In Hebrews 4, the author tells us about the Sabbath rest that is yet to come for the people of God. Israel’s rest in Canaan was only a type of the rest to come (v.8). The Sabbath to come is none other than the Sabbath that God has enjoyed since He finished creation (v. 5).
We are told that “there remains a Sabbath rest for the people of God” (v. 9). But what will this final Sabbath rest be like? Certainly it will not be a time of inactivity. God is only resting from the works of creation, He is not completely inactive. He is still active in the works of providence, judgment, and grace. Since we know that our final rest will be like God’s rest, we will also actively labor during our final Sabbath. Our labor then will be an eternity of service and worship to our King, only the labor of our earthly trials will cease.

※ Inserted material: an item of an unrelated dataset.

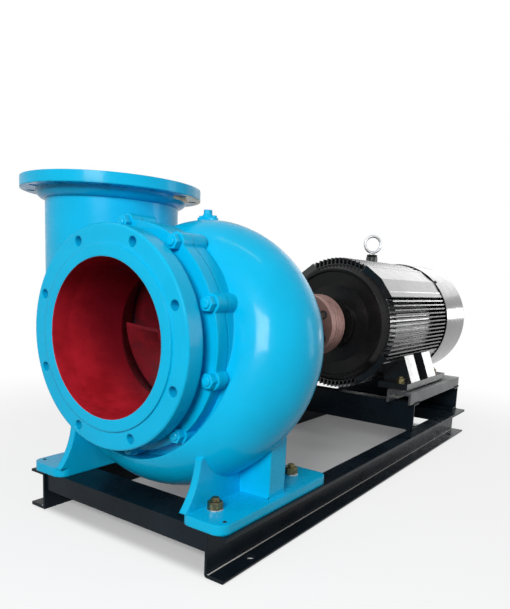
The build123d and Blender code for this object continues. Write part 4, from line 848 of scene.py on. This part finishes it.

How do we know that the labor of the Sabbath will be the labor of worship and service? The answer is to be found in Hebrews 4:10. There we are told that those who enter God’s rest also rest from their works just like God does from His. When we finally enter God’s Sabbath rest, we will rest from our work in the same manner that God rests from His. John Owen points out that though our rest will involve rest from sin, this is not what the author of Hebrews has in mind primarily when he says our rest will be like the rest of God. Indeed, it cannot be since God, being sinless, never needs to rest from sin. When God rests, He delights in Himself and in His work (Gen. 1:31). His work of creation displays His glory (Ps. 19), and He delights in His own glory most of all (Isa. 48:11). Though God is not presently inactive, He is resting in His work of creation for His own glory and as an example to us.
If the fullness of God’s rest means that God delights in Himself and His work, then those who enter God’s rest will delight in God and His work. When the fullness of God’s rest is finally applied to us, we will delight only in Him and in nothing else. We will also delight in the work He has done and nothing else.
We have entered God’s rest through faith in Christ, but we do not yet enjoy all its fullness. Our sin hinders us from enjoying God above all else. But the Lord has promised to eliminate the presence of sin and bring us into full enjoyment of God and His rest.
Just like the possession of Canaan, the weekly Sabbath is a type of the rest to come. As we set aside time weekly to enjoy the Lord by worshiping Him, we anticipate the eternal Sabbath worship to come. When you go to church on Sunday, remember that your worship is only a foretaste of the worship to come.